Given problem | Will you return, word for word, only the lines from the top of the data below down to and including the one with "tube_facets = 48; // [36:2:60]"?

::: Information provided

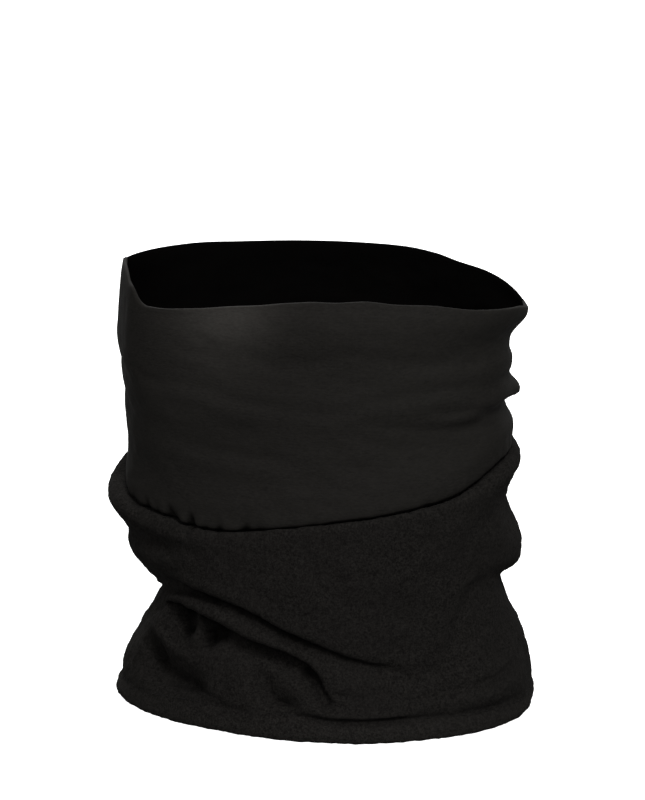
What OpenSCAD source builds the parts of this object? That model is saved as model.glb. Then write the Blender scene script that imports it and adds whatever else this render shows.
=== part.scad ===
// Two-fabric neck gaiter: a doubled stretch-jersey collar sewn to a fleece tube.
// The tube stands on its hem, slightly oval, with the slack fleece buckled into one fold.
// Millimetres. +X right, +Y to the back, +Z up. Origin: centre of the hem ring, on the ground.

/* [Overall] */
// Height of the fabric from the ground to the folded rim
rim_z = 193; // [185:1:205]
// Depth of the tube divided by its width
depth_ratio = 0.77; // [0.7:0.01:0.95]
// Facets round the tube, not counting the side seam
tube_facets = 48; // [36:2:60]

/* [Fleece] */
// Half width of the tube at the hem
hem_half_w = 94; // [90:0.5:98]
// Half width where the lower fleece tucks under the fold
tuck_half_w = 74; // [70:0.5:75]
// Half width of the lip of the fold
lip_half_w = 83.5; // [83:0.5:86]
// Half width of the fullest part under the join
bulge_half_w = 89.7; // [88:0.1:92]
// Thickness of one layer of fleece
fleece_t = 2.6; // [2:0.1:2.8]
// Height of the tucked edge inside the fold
tuck_top_z = 88; // [86:1:90]
// Height of the lip of the fold
lip_z = 54; // [52:1:58]

/* [Collar] */
// Half width of the jersey at its narrowest
collar_half_w = 85.2; // [83:0.1:87]
// Half width of the jersey just under the rim
rim_half_w = 90.3; // [88:0.1:92]
// Thickness of one layer of jersey
jersey_t = 0.9; // [0.7:0.1:1]
// How far the rim sinks at the right
rim_drop = 9; // [0:1:12]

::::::

Worked solution |
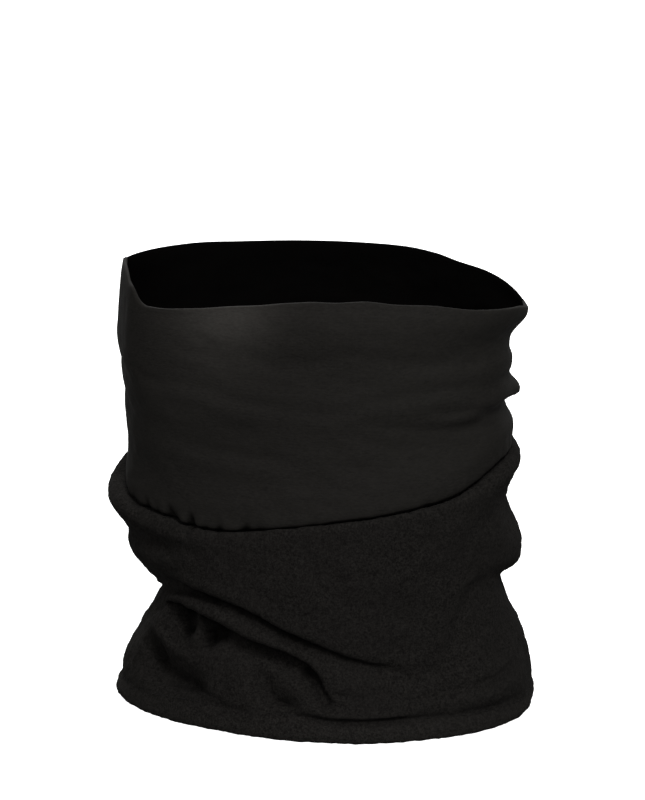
What OpenSCAD source builds the parts of this object? That model is saved as model.glb. Then write the Blender scene script that imports it and adds whatever else this render shows.
=== part.scad ===
// Two-fabric neck gaiter: a doubled stretch-jersey collar sewn to a fleece tube.
// The tube stands on its hem, slightly oval, with the slack fleece buckled into one fold.
// Millimetres. +X right, +Y to the back, +Z up. Origin: centre of the hem ring, on the ground.

/* [Overall] */
// Height of the fabric from the ground to the folded rim
rim_z = 193; // [185:1:205]
// Depth of the tube divided by its width
depth_ratio = 0.77; // [0.7:0.01:0.95]
// Facets round the tube, not counting the side seam
tube_facets = 48; // [36:2:60]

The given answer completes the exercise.